Программы политических лидеров и политических партий при внимательном изучении оказываются весьма похожими, а различие искусственно формируется, в том числе и с помощью дискуссий, в которых участвуют политические лидеры "официально-оппозиционных" и оппозиционных партий. Причем такие дискуссии носят скорее характер PR-акций, а сами политические партии постепенно превращаются в чиновничий аппарат (или даже скорее PR-агентство), обслуживающий лидеров (кандидатов во властные структуры).

Научное сообщество дискутирует о типах модернизации, политическом режиме современной России, глобализации, особенностях политической культуры. Тематика этих дискуссий, хотя и представлена в достаточно широком доступе, крайне редко выходит за рамки "чистой теории" и очень мало влияет на политическую повседневность.

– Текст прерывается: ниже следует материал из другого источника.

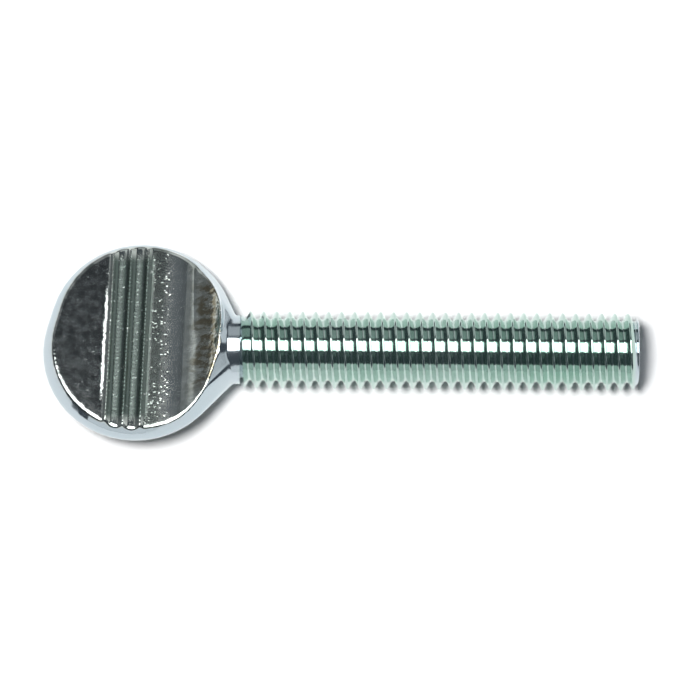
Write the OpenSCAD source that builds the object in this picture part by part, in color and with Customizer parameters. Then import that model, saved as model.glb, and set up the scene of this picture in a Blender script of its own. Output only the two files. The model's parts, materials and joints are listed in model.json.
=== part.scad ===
// Spade head thumb screw, forged and thread rolled in one piece of steel wire.
// Millimetres. The screw's axis is X, with the tip at +X, and the origin lies
// on the axis in the plane that the length is measured from, under the head.
// The screw lies on a table: the head is rolled until its edge touches it.

/* [Thread] */
// Outside diameter of the thread, a No. 10 screw at the middle of its tolerance
thread_d = 4.72; // [4:0.01:6]
// Distance from one crest to the next, 32 to the inch
thread_pitch = 0.79375; // [0.6:0.00625:1.1]
// Length from under the head to the tip, one inch
length = 25.4; // [12:0.1:60]
// Plain stretch between the head and the thread
neck_l = 1.05; // [0.9:0.05:4]
// Bevel at the tip's edge
tip_bevel = 0.42; // [0.2:0.01:0.6]
// Turns over which the groove runs in from the neck
run_in = 0.75; // [0.5:0.05:2]
// Angle of the crest nearest the neck, from the head's upper edge
thread_start = -12; // [-90:1:90]

/* [Head outline] */
// Height of the head, from the under-head plane to its free end
head_h = 10.97; // [8:0.01:14]
// Width across the head's short way
head_w = 11.34; // [9:0.01:15]
// How much longer the long way is than the short one
head_oval = 1.35; // [0:0.01:2]
// Lean of the long way from square to the axis
oval_lean = 16; // [-45:1:45]
// Sideways shift of the head from the screw's axis, from dies out of line
head_shift = 0.42; // [0:0.01:0.8]
// Bulge radius of the rim, where the metal flowed out between the dies
rim_r = 1.1; // [0.6:0.05:1.3]
// Slope of the rim's shoulder above the bulge, from the face's plane
rim_slope = 55; // [40:1:70]
// How far the top of the blank leans towards the neck
crown_lean = 0.35; // [0:0.05:0.6]

/* [Head faces] */
// Thickness at the free end of the head
end_t = 2.6; // [2:0.05:3.4]
// Thickness at the bottom of the dish, beside the ridges
dish_t = 1.88; // [1.4:0.02:2.4]
// Radius of the sweep from the dish up to the neck
sweep_r = 3.5; // [2.5:0.1:6]
// Diameter of the shoulder that the sweep runs out on
shoulder_d = 4.7; // [4:0.01:6]
// Rounding of the shoulder's edge
shoulder_r = 0.2; // [0.15:0.05:0.6]
// Length over which the head narrows into the neck
neck_taper = 0.95; // [0.6:0.05:1]

/* [Grip ridges] */
// Number of ridges across each face
ridges = 3; // [2:1:5]
// Distance from ridge to ridge
ridge_pitch = 1.06; // [0.8:0.01:1.4]
// Distance of the middle ridge from the under-head plane
ridge_x = 5.83; // [4.8:0.01:6.4]
// Height of the ridges over the dish
ridge_h = 0.2; // [0.1:0.01:0.3]
// Depth of the flutes between the ridges
flute_depth = 0.29; // [0.15:0.01:0.4]
// Width left at the top of each ridge
ridge_top = 0.06; // [0.02:0.01:0.2]
// Lean of the ridges from square to the axis
ridge_lean = 2.1; // [-5:0.1:5]

/* [Hidden] */
$fn = 96;

// A rolled thread: the blank and the neck have the pitch diameter
neck_d = thread_d - 0.6495 * thread_pitch;
groove_depth = 0.6134 * thread_pitch;
// The groove's tool starts this far outside the crests
slack = 0.06 * thread_pitch;
groove_steps = 20;
hull_fn = 48;
flank = 30;
shoulder_fn = 24;
// Height of the crown as a share of the shoulder, low enough to clear the table
crown_share = 0.35;
// The slope goes on this far above the free end's face
slope_spare = 0.3;
// Largest share of the sweep's radius that the face's section follows
sweep_share = 0.98;
// Step along the axis, and number of halvings, that the roll angle is found with
reach_step = 0.1;
halvings = 24;

// The rim is a round tube, met by a slope on both sides
disc_r = head_w / 2;
disc_x = -head_h + disc_r + head_oval / 2 * sin(oval_lean);
slope_r = disc_r - rim_r + rim_r * sin(rim_slope);
slope_z = rim_r * cos(rim_slope);
slope_top = end_t / 2 + slope_spare;
// The crown is the blank's top, a little lower than the shoulder
crown_z = crown_share * shoulder_d;
rim_inset = 1 / tan(rim_slope);
sweep_x = -shoulder_r - sqrt(sweep_r * sweep_r - pow(sweep_r - (shoulder_d - dish_t) / 2, 2));
first_ridge = -ridge_x - (ridges - 1) / 2 * ridge_pitch;
last_ridge = first_ridge + (ridges - 1) * ridge_pitch;
flute_w = ridge_pitch - ridge_top;
flute_r = (flute_w * flute_w / 4 + flute_depth * flute_depth) / (2 * flute_depth);
flank_w = 0.24;
past = 1.5;
// The taper ends on a core this share of the neck, inside it
neck_core = 0.85;

// Height of the face over the head's middle plane, without ridges
function face_z(x) =
    x < first_ridge ? dish_t / 2 + (end_t - dish_t) / 2 * (first_ridge - x) / (first_ridge + head_h)
    : x < sweep_x ? dish_t / 2
    : dish_t / 2 + sweep_r - sqrt(pow(sweep_r, 2) - pow(min(x - sweep_x, sweep_share * sweep_r), 2));

// Radius of the rim's slope at a height over the middle plane
function rim_at(z) = slope_r - (z - slope_z) * rim_inset;

// Reach of the head's lower edge towards the table, at a roll angle
function reach(a) = max([for (x = [disc_x - disc_r / 2:reach_step:disc_x + disc_r / 2])
    let (on_ridge = x > first_ridge && x < last_ridge,
         z = face_z(x) + (on_ridge ? ridge_h : 0),
         dx = x - disc_x - head_oval / 2 * sin(oval_lean),
         w = sqrt(max(0, pow(rim_at(z), 2) - dx * dx)) + head_oval / 2 * cos(oval_lean) + head_shift)
    z * cos(a) + w * sin(a)]);

// Roll angle at which that edge is as low as the thread, found by halving
function settle(low, high, n) =
    let (mid = (low + high) / 2)
    n == 0 ? mid : reach(mid) > thread_d / 2 ? settle(low, mid, n - 1) : settle(mid, high, n - 1);
roll = settle(0, 45, halvings);

// One cross section of the thread groove, at step i along the helix
function groove_ring(i) =
    let (a = 360 * i / groove_steps,
         z = thread_pitch * i / groove_steps,
         depth = (groove_depth + slack) * min(1, i / (groove_steps * run_in)) - slack / 2,
         ro = thread_d / 2 + slack,
         ri = thread_d / 2 - min(depth, groove_depth),
         wi = 7 * thread_pitch / 16 - groove_depth * tan(flank),
         wo = wi + (ro - ri) * tan(flank))
    [for (p = [[ri, -wi], [ro, -wo], [ro, wo], [ri, wi]]) [p[0] * cos(a), p[0] * sin(a), z + p[1]]];

module groove(turns) {
    n = ceil(turns * groove_steps);
    points = [for (i = [0:n]) each groove_ring(i)];
    sides = [for (i = [0:n - 1], k = [0:3])
        let (a = 4 * i + k, b = 4 * i + (k + 1) % 4) each [[a, b, b + 4], [a, b + 4, a + 4]]];
    ends = [[3, 2, 1], [3, 1, 0], [4 * n, 4 * n + 1, 4 * n + 2], [4 * n, 4 * n + 2, 4 * n + 3]];
    polyhedron(points = points, faces = concat(sides, ends), convexity = 10);
}

// Neck and threaded shank, turned about the axis, with the groove cut in
module shank() {
    rise = (thread_d - neck_d) / 2;
    difference() {
        rotate([0, 90, 0])
            rotate_extrude()
                polygon([[0, 0], [neck_d / 2, 0], [neck_d / 2, neck_l],
                    [thread_d / 2, neck_l + rise], [thread_d / 2, length - tip_bevel],
                    [thread_d / 2 - tip_bevel, length], [0, length]]);
        translate([neck_l, 0, 0])
            rotate([0, 90, 0])
                rotate(thread_start)
                    groove((length - neck_l) / thread_pitch + 1);
    }
}

// Disc with the rim's section, before the dies press the faces into it
module rim_disc() {
    rotate_extrude($fn = hull_fn) {
        intersection() {
            translate([disc_r - rim_r, 0])
                circle(rim_r, $fn = hull_fn);
            translate([disc_r - rim_r, -slope_z])
                square([rim_r, 2 * slope_z]);
        }
        polygon([[0, -slope_top], [rim_at(slope_top), -slope_top], [slope_r, -slope_z],
            [slope_r, slope_z], [rim_at(slope_top), slope_top], [0, slope_top]]);
    }
}

// Upset blank of the head: the oval disc drawn together with the shoulder and the neck
module blank() {
    hull() {
        for (side = [-1, 1])
            translate([disc_x, head_shift, 0])
                rotate(-oval_lean)
                    translate([0, side * head_oval / 2, 0]) {
                        rim_disc();
                        translate([crown_lean, 0, 0])
                            cylinder(r = rim_at(crown_z), h = 2 * crown_z, center = true, $fn = hull_fn);
                    }
        translate([-shoulder_r, 0, 0])
            rotate([0, 90, 0])
                rotate_extrude($fn = hull_fn)
                    translate([shoulder_d / 2 - shoulder_r, 0])
                        circle(shoulder_r, $fn = shoulder_fn);
        rotate([0, 90, 0])
            cylinder(d = neck_core * neck_d, h = neck_taper, $fn = hull_fn);
    }
}

// Upper half of the faces' section, along the axis and up from the middle plane
module face_section() {
    difference() {
        union() {
            polygon([[-head_h - past, 0], [-head_h - past, face_z(-head_h - past)],
                [first_ridge - flank_w, face_z(first_ridge - flank_w)],
                [first_ridge, dish_t / 2 + ridge_h], [last_ridge, dish_t / 2 + ridge_h],
                [last_ridge + flank_w, dish_t / 2], [sweep_x, dish_t / 2], [sweep_x, 0]]);
            translate([sweep_x, 0])
                square([length - sweep_x, dish_t / 2 + sweep_r]);
        }
        translate([sweep_x, dish_t / 2 + sweep_r])
            circle(sweep_r);
        for (i = [0:ridges - 2])
            translate([first_ridge + (i + 0.5) * ridge_pitch, dish_t / 2 + ridge_h - flute_depth + flute_r])
                circle(flute_r);
    }
}

// What the pair of dies leaves between them, endless across the head
module between_dies() {
    translate([-ridge_x, head_shift, 0])
        rotate(-ridge_lean)
            translate([ridge_x, 0, 0])
                for (side = [0, 1])
                    mirror([0, 0, side])
                        rotate([90, 0, 0])
                            linear_extrude(2 * head_w, center = true)
                                face_section();
}

module thumb_screw() {
    color([0.72, 0.78, 0.76]) {
        rotate([-roll, 0, 0])
            intersection() {
                blank();
                between_dies();
            }
        shank();
    }
}

thumb_screw();
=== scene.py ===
# %% [markdown]
# Thumb screw on a white table. A cold forged spade head and a rolled thread are one piece of
# zinc plated steel wire. The frame from the model gives its true size and place, and
# this lesson remakes its surface finely enough to look real: soft forged edges on the head, a
# round bottomed helix on the shank, and the blotchy, faintly green plate.

# %% Load the frame
import json
import math

import bpy
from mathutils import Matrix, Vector

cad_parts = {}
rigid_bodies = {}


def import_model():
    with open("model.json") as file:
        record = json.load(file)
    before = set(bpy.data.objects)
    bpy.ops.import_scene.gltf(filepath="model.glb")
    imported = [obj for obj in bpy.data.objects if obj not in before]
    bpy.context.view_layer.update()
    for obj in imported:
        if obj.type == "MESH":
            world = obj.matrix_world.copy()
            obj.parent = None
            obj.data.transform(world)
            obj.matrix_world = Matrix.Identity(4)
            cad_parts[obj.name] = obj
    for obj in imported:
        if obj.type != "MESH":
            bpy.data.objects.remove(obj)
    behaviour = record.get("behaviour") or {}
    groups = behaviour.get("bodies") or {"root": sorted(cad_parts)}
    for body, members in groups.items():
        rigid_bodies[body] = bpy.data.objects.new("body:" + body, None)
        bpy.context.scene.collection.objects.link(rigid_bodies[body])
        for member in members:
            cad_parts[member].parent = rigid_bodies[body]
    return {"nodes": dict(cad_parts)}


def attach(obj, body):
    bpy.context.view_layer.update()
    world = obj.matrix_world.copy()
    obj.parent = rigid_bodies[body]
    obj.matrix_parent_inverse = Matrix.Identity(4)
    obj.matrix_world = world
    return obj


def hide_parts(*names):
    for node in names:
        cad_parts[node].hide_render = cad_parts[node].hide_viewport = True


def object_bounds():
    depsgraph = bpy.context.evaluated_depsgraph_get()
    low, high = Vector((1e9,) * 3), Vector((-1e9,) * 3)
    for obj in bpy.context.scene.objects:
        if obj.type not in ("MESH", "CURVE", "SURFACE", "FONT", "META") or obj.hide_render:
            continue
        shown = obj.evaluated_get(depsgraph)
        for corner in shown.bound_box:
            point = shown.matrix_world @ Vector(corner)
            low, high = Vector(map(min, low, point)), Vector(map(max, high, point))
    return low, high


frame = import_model()
cad_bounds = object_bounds()
NODE = "thumb_screw"

# %% [markdown]
# The screw is only 36 mm long, and Blender's tools have limits near a tenth of a millimetre
# when a unit is a metre. So the shapes are made large, at one unit to the millimetre, and are
# scaled down to metres as the last step of the modelling.

# %% Sizes in millimetres
MM = 0.001
PITCH = 25.4 / 32
THREAD_R = 4.72 / 2
NECK_R = THREAD_R - 0.6495 * PITCH / 2
ROOT_R = THREAD_R - 0.6134 * PITCH
NECK_END = 1.05
TIP_X = cad_bounds[1][0] / MM
TIP_BEVEL = 0.42
CUT_X = 0.86
TABLE_Z = -THREAD_R
CREST_X = 1.673
ROLL_DEG = 11.6
print("neck radius", round(NECK_R, 3), "root radius", round(ROOT_R, 3), "tip at", round(TIP_X, 2))


# %% [markdown]
# Three small helpers keep the steps short. The first empties the selection, because an
# operator acts on everything that is selected. The second runs one operator on one object in
# edit mode. The third adds a modifier and applies it at once.

# %% Helpers for operators
def only(piece):
    if bpy.context.mode != "OBJECT":
        bpy.ops.object.mode_set(mode="OBJECT")
    bpy.ops.object.select_all(action="DESELECT")
    piece.select_set(True)
    bpy.context.view_layer.objects.active = piece
    return piece


def edit(piece, *steps):
    only(piece)
    bpy.ops.object.mode_set(mode="EDIT")
    bpy.ops.mesh.select_all(action="SELECT")
    for step in steps:
        step()
    bpy.ops.object.mode_set(mode="OBJECT")
    return piece


def finish_with(piece, kind, **settings):
    only(piece)
    modifier = piece.modifiers.new(kind.title(), kind)
    for name, value in settings.items():
        setattr(modifier, name, value)
    bpy.ops.object.modifier_apply(modifier=modifier.name)
    return piece


def boolean(piece, other, operation):
    finish_with(piece, "BOOLEAN", operation=operation, object=other, solver="EXACT")
    bpy.data.objects.remove(other, do_unlink=True)
    return piece


# %% [markdown]
# The head is a forging, pressed flat between two dies. Its form is already right in the
# frame, so a copy of the node is the start: it is scaled up, its loose triangles are merged,
# and the shank is cut off square at the neck. A voxel remesh then gives it an even skin, and
# a few rounds of smoothing take the sharp corners off, as the dies and the plating do.

# %% Cut the head from the frame's copy
only(frame["nodes"][NODE])
bpy.ops.object.duplicate()
head = bpy.context.active_object
head.name = "forged_head"
only(head)
bpy.ops.transform.resize(value=(1 / MM, 1 / MM, 1 / MM))
bpy.ops.object.parent_clear(type="CLEAR_KEEP_TRANSFORM")
bpy.ops.object.transform_apply(location=True, rotation=True, scale=True)
edit(
    head,
    lambda: bpy.ops.mesh.remove_doubles(threshold=0.0005),
    lambda: bpy.ops.mesh.bisect(
        plane_co=(CUT_X, 0, 0), plane_no=(1, 0, 0), clear_outer=True, use_fill=True
    ),
)
print("head copy has", len(head.data.polygons), "faces")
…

Пожалуй, наибольший интерес представляет новое для политической сферы явление, уже получившее название "гражданская журналистика", под которой понимаются свободные дискуссии на форумах, блогах (живых журналах - ЖЖ) и других дискуссионных виртуальных площадках. Ведение публичного дневника априори ориентировано на аудиторию. Фактор коммуникации (дискуссии) при этом выступает как основной. На форумах и в блогах ключевыми становятся темы социальные, затрагивающие интересы каждого, прежде всего молодежи - основных пользователей Интернета. Главный же вопрос - влияние всех обозначенных дискуссий на формирование современной политической реальности. Здесь интересным явлением становится пересечение реальных и виртуальных дискуссионных полей, вплоть до перехода виртуальной политики в реальные проекты.

Риторика в политической сфере постепенно сближается с общеуправленческой, термины, которыми описывается политика и политическое, мало отличаются от языка бизнеса, пиаровской лексики (президент, страна - "бренд", "команда президента", "сети", "партнер-клиентские отношения". Мегатрендом бизнеса и политики в современных условиях становится project management. Даже Ю.С.Пивоваров, анализируя политическую сферу, пользуется терминами "плеймейкер" (говоря о В.Суркове), "перестройка" (о реформах Петра), "культурно-идеологические технологии" (о современности). Он отмечает современную потребность в "социальной инженерии" дарендорфовского типа (т.е. признает "технологический" характер функционирования политики).

В современном конструировании политики и политического пространства именно корпоративные методики дают возможность наиболее эффективных и технологических политических практик.